» **STORED DATA**:
-=-=-=-=-

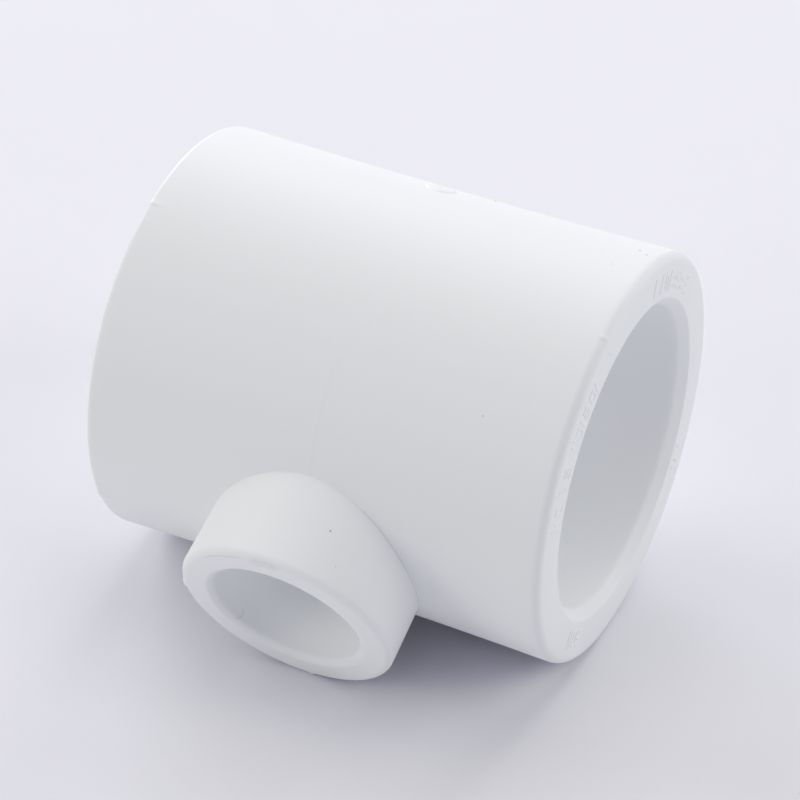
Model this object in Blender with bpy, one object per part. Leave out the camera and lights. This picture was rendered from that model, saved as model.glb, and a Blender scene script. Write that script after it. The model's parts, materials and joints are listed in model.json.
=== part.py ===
"""A reducing pipe tee: one plastic moulding with two equal pipe sockets on its run and a smaller
socket on its branch.

The run lies along X and the branch points towards -Y. The tee is at rest on a flat surface at
z = 0, on the run's two ends and on the rim of the branch, so the branch slopes down. The origin is
the centre of the footprint. Everything is in metres, with +Z up.
"""

import math

import bmesh
import bpy
from mathutils import Matrix

MM = 0.001

# The run: a barrel, slightly waisted as thick mouldings are, with the same socket in each end
RUN_HALF_LENGTH = 49.65 * MM
RUN_OUTER_RADIUS = 43.0 * MM  # at its ends, where it is widest
RUN_WAIST = 0.5 * MM  # how much less its radius is in the middle
RUN_WAIST_POWER = 2.5  # the barrel is nearly straight in the middle and flares at its ends
RUN_LEFT_EDGE_RADIUS = 1.15 * MM
RUN_RIGHT_EDGE_RADIUS = 1.9 * MM
RUN_LEAD_IN_RADIUS = 33.85 * MM  # where the lead-in cone meets the end face
RUN_LEAD_IN_DEPTH = 2.0 * MM
RUN_SOCKET_MOUTH_RADIUS = 31.7 * MM
RUN_SOCKET_ROOT_RADIUS = 31.2 * MM
RUN_SOCKET_DEPTH = 27.5 * MM
RUN_WATERWAY_RADIUS = 24.5 * MM

# The branch: its lengths are measured along its own axis, from the run's axis
BRANCH_FACE_DISTANCE = 56.35 * MM
BRANCH_OUTER_RADIUS = 23.0 * MM
BRANCH_TAPER = math.radians(1.15)  # the outside narrows towards the run
BRANCH_EDGE_RADIUS = 1.6 * MM
BRANCH_LEAD_IN_RADIUS = 17.2 * MM
BRANCH_LEAD_IN_DEPTH = 0.9 * MM
BRANCH_SOCKET_MOUTH_RADIUS = 15.9 * MM
BRANCH_SOCKET_ROOT_RADIUS = 15.5 * MM
BRANCH_SOCKET_DEPTH = 18.0 * MM
BRANCH_WATERWAY_RADIUS = 12.0 * MM

RUN_SIDES = 96
BRANCH_SIDES = 64
EDGE_STEPS = 4  # flats across a rounded edge
WAIST_STEPS = 6  # flats along each half of the barrel
CUTTER_OVERRUN = 2.0 * MM  # how far a cutter stands out of the face that it enters
SMOOTH_ANGLE = math.radians(30)
WELD_DISTANCE = 1e-7

PLASTIC_COLOR = (0.88, 0.89, 0.90, 1.0)
PLASTIC_ROUGHNESS = 0.45


def clear_scene():
    for obj in list(bpy.data.objects):
        bpy.data.objects.remove(obj)


def rounded_end(end, radius, edge):
    """Profile points from the barrel's side round its edge to its end face."""
    points = []
    for step in range(EDGE_STEPS + 1):
        angle = math.radians(90) * step / EDGE_STEPS
        along = end - edge + edge * math.sin(angle)
        points.append((along, radius - edge + edge * math.cos(angle)))
    return points


def bore_end(face, lead_radius, lead_depth, mouth_radius, root_radius, depth, waterway_radius):
    """Profile points of one socket, from the waterway out through the lead-in and past the face."""
    lead_slope = (lead_radius - mouth_radius) / lead_depth
    return [
        (face - depth, waterway_radius),
        (face - depth, root_radius),
        (face - lead_depth, mouth_radius),
        (face + CUTTER_OVERRUN, lead_radius + lead_slope * CUTTER_OVERRUN),
    ]


def mirrored(points):
    return [(-along, radius) for along, radius in reversed(points)]


def turned(name, profile, sides):
    """A solid turned about X from (along, radius) points that run towards +X, with both ends capped."""
    shape = bmesh.new()
    corners = [(profile[0][0], 0.0), *profile, (profile[-1][0], 0.0)]
    verts = [shape.verts.new((along, 0.0, radius)) for along, radius in corners]
    edges = [shape.edges.new(pair) for pair in zip(verts, verts[1:])]
    bmesh.ops.spin(
        shape,
        geom=verts + edges,
        cent=(0, 0, 0),
        axis=(1, 0, 0),
        angle=math.tau,
        steps=sides,
        use_merge=True,
    )
    bmesh.ops.remove_doubles(shape, verts=shape.verts, dist=WELD_DISTANCE)
    bmesh.ops.recalc_face_normals(shape, faces=shape.faces)
    mesh = bpy.data.meshes.new(name)
    shape.to_mesh(mesh)
    shape.free()
    obj = bpy.data.objects.new(name, mesh)
    bpy.context.scene.collection.objects.link(obj)
    return obj


def waisted_side():
    """Profile points of the barrel's side, without its two ends."""
    reach = RUN_HALF_LENGTH - RUN_RIGHT_EDGE_RADIUS
    points = []
    for step in range(1 - WAIST_STEPS, WAIST_STEPS):
        share = step / WAIST_STEPS
        narrower = RUN_WAIST * (1 - abs(share) ** RUN_WAIST_POWER)
        points.append((reach * share, RUN_OUTER_RADIUS - narrower))
    return points


def run_barrel():
    left = rounded_end(RUN_HALF_LENGTH, RUN_OUTER_RADIUS, RUN_LEFT_EDGE_RADIUS)
    right = rounded_end(RUN_HALF_LENGTH, RUN_OUTER_RADIUS, RUN_RIGHT_EDGE_RADIUS)
    return turned("tee_body", mirrored(left) + waisted_side() + right, RUN_SIDES)


def run_bore():
    end = bore_end(
        RUN_HALF_LENGTH,
        RUN_LEAD_IN_RADIUS,
        RUN_LEAD_IN_DEPTH,
        RUN_SOCKET_MOUTH_RADIUS,
        RUN_SOCKET_ROOT_RADIUS,
        RUN_SOCKET_DEPTH,
        RUN_WATERWAY_RADIUS,
    )
    return turned("run_bore_cutter", mirrored(end) + end, RUN_SIDES)


def towards_branch(obj):
    """Turns a shape made along +X so that it points along the branch, -Y."""
    obj.data.transform(Matrix.Rotation(math.radians(-90), 4, "Z"))
    return obj


def branch_boss():
    """The branch's outside, from inside the run's wall to its own rounded end."""
    start = 0.5 * RUN_OUTER_RADIUS
    narrowing = math.tan(BRANCH_TAPER) * (BRANCH_FACE_DISTANCE - start)
    end = rounded_end(BRANCH_FACE_DISTANCE, BRANCH_OUTER_RADIUS, BRANCH_EDGE_RADIUS)
    root = (start, BRANCH_OUTER_RADIUS - narrowing)
    return towards_branch(turned("branch_boss", [root, *end], BRANCH_SIDES))


def branch_bore():
    end = bore_end(
        BRANCH_FACE_DISTANCE,
        BRANCH_LEAD_IN_RADIUS,
        BRANCH_LEAD_IN_DEPTH,
        BRANCH_SOCKET_MOUTH_RADIUS,
        BRANCH_SOCKET_ROOT_RADIUS,
        BRANCH_SOCKET_DEPTH,
        BRANCH_WATERWAY_RADIUS,
    )
    root = (0.0, BRANCH_WATERWAY_RADIUS)
    return towards_branch(turned("branch_bore_cutter", [root, *end], BRANCH_SIDES))


def combine(body, tool, operation):
    """Joins the tool to the body or cuts it out of it, and removes the tool."""
    boolean = body.modifiers.new(tool.name, "BOOLEAN")
    boolean.operation = operation
    boolean.solver = "EXACT"
    boolean.object = tool
    graph = bpy.context.evaluated_depsgraph_get()
    body.data = bpy.data.meshes.new_from_object(body.evaluated_get(graph))
    body.modifiers.remove(boolean)
    bpy.data.objects.remove(tool)


def resting_tilt():
    """How far the branch slopes down when the run's ends and the branch's rim touch a flat surface."""
    along = BRANCH_FACE_DISTANCE - BRANCH_EDGE_RADIUS
    across = BRANCH_OUTER_RADIUS - BRANCH_EDGE_RADIUS
    height = RUN_OUTER_RADIUS - BRANCH_EDGE_RADIUS
    return math.asin(height / math.hypot(along, across)) - math.atan2(across, along)


def branch_reach(tilt):
    """How far the sloping branch stands out from the run's axis along -Y."""
    along = BRANCH_FACE_DISTANCE - BRANCH_EDGE_RADIUS
    across = BRANCH_OUTER_RADIUS - BRANCH_EDGE_RADIUS
    return along * math.cos(tilt) + across * math.sin(tilt) + BRANCH_EDGE_RADIUS


def lay_down(body):
    """Tilts the tee to its rest and centres its footprint on the origin."""
    tilt = resting_tilt()
    body.rotation_euler = (tilt, 0, 0)
    body.location = (0, (branch_reach(tilt) - RUN_OUTER_RADIUS) / 2, RUN_OUTER_RADIUS)


def white_plastic():
    material = bpy.data.materials.new("white_plastic")
    material.use_nodes = True
    shader = material.node_tree.nodes["Principled BSDF"]
    shader.inputs["Base Color"].default_value = PLASTIC_COLOR
    shader.inputs["Roughness"].default_value = PLASTIC_ROUGHNESS
    shader.inputs["Metallic"].default_value = 0.0
    material.diffuse_color = PLASTIC_COLOR
    return material


def main():
    clear_scene()
    body = run_barrel()
    combine(body, branch_boss(), "UNION")
    combine(body, run_bore(), "DIFFERENCE")
    combine(body, branch_bore(), "DIFFERENCE")
    body.data.name = body.name
    body.data.shade_smooth()
    body.data.set_sharp_from_angle(angle=SMOOTH_ANGLE)
    body.data.materials.clear()
    body.data.materials.append(white_plastic())
    lay_down(body)


main()
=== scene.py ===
import json
import math

import bmesh
import bpy
from mathutils import Matrix, Vector, geometry, noise


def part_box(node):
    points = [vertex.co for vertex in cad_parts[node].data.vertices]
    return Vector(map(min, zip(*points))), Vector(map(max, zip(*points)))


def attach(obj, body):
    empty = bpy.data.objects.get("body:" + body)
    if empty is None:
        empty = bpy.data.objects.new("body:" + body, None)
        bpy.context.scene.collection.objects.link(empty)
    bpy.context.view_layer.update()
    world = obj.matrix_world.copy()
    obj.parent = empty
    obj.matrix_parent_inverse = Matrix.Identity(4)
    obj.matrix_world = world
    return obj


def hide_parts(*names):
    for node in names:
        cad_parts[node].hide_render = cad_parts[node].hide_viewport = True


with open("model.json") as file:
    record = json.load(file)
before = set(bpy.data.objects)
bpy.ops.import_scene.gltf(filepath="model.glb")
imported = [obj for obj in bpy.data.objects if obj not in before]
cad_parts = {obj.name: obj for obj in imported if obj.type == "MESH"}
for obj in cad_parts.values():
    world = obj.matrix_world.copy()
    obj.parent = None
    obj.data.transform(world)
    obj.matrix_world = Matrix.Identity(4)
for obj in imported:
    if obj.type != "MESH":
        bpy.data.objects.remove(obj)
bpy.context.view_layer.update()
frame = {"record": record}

# The tee is built in its own axes, in metres: the run lies along X and the branch points along -Y.
# A place round the run is its angle from the branch's direction towards +Z, and a place round the
# branch is its angle from +X towards +Z. The finished skin is then laid down in the row frame.
MM = 0.001
DEG = math.radians(1)

mounts = {mount["name"]: mount for mount in frame["record"]["mounts"]}
box_low, box_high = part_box("tee_body")
branch_axis = mounts["branch_face"]["axis"]

# The run, from the frame, and its sockets
FACE = (box_high.x - box_low.x) / 2  # from the middle to each end face
RADIUS = (box_high.z - box_low.z) / 2  # at its ends, where it is widest
WAIST = 0.5 * MM  # how much less its radius is in the middle
WAIST_POWER = 2.5  # nearly straight in the middle, and flaring at the ends
EDGE = 1.9 * MM
LEFT_EDGE = 1.15 * MM
TEE_PLACE = (0, mounts["run_face_right"]["pos_m"][1], RADIUS)
TEE_TILT = math.atan2(-branch_axis[2], -branch_axis[1])  # how far the branch slopes down
LEAD_IN_RADIUS = 33.8 * MM
LEAD_IN_DEPTH = 2.0 * MM
MOUTH_RADIUS = 31.7 * MM
ROOT_RADIUS = 31.2 * MM
SHOULDER = FACE - 27.5 * MM
WATERWAY_RADIUS = 24.5 * MM
BARREL_END = FACE - EDGE - 1.0 * MM  # where the barrel's grid gives way to the rounded rim
WATERWAY_END = SHOULDER - 1.5 * MM  # and the waterway's grid to the socket

# The branch: lengths are measured along it from the run's axis
BRANCH_FACE = 56.35 * MM
BRANCH_RADIUS = 23.0 * MM
BRANCH_TAPER = math.tan(1.15 * DEG)
BRANCH_EDGE = 1.6 * MM
BRANCH_LEAD_IN_RADIUS = 17.2 * MM
BRANCH_LEAD_IN_DEPTH = 0.9 * MM
BRANCH_MOUTH_RADIUS = 15.9 * MM
BRANCH_ROOT_RADIUS = 15.5 * MM
BRANCH_SHOULDER = BRANCH_FACE - 18.0 * MM
BRANCH_WATERWAY_RADIUS = 12.0 * MM
BRANCH_TUBE_END = BRANCH_FACE - BRANCH_EDGE - 1.0 * MM
BRANCH_WATERWAY_END = BRANCH_SHOULDER - 1.5 * MM
CREASE = 0.2 * MM  # how far the rounding where it meets the run reaches each way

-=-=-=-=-

» **OBJECTIVE**:
Nothing but the lines from the one with "body = run_barrel()" to the one with "imported = [obj" should be echoed, both of them included, exactly as written.

» **EXPECTED ANSWER**:
    body = run_barrel()
    combine(body, branch_boss(), "UNION")
    combine(body, run_bore(), "DIFFERENCE")
    combine(body, branch_bore(), "DIFFERENCE")
    body.data.name = body.name
    body.data.shade_smooth()
    body.data.set_sharp_from_angle(angle=SMOOTH_ANGLE)
    body.data.materials.clear()
    body.data.materials.append(white_plastic())
    lay_down(body)


main()
=== scene.py ===
import json
import math

import bmesh
import bpy
from mathutils import Matrix, Vector, geometry, noise


def part_box(node):
    points = [vertex.co for vertex in cad_parts[node].data.vertices]
    return Vector(map(min, zip(*points))), Vector(map(max, zip(*points)))


def attach(obj, body):
    empty = bpy.data.objects.get("body:" + body)
    if empty is None:
        empty = bpy.data.objects.new("body:" + body, None)
        bpy.context.scene.collection.objects.link(empty)
    bpy.context.view_layer.update()
    world = obj.matrix_world.copy()
    obj.parent = empty
    obj.matrix_parent_inverse = Matrix.Identity(4)
    obj.matrix_world = world
    return obj


def hide_parts(*names):
    for node in names:
        cad_parts[node].hide_render = cad_parts[node].hide_viewport = True


with open("model.json") as file:
    record = json.load(file)
before = set(bpy.data.objects)
bpy.ops.import_scene.gltf(filepath="model.glb")
imported = [obj for obj in bpy.data.objects if obj not in before]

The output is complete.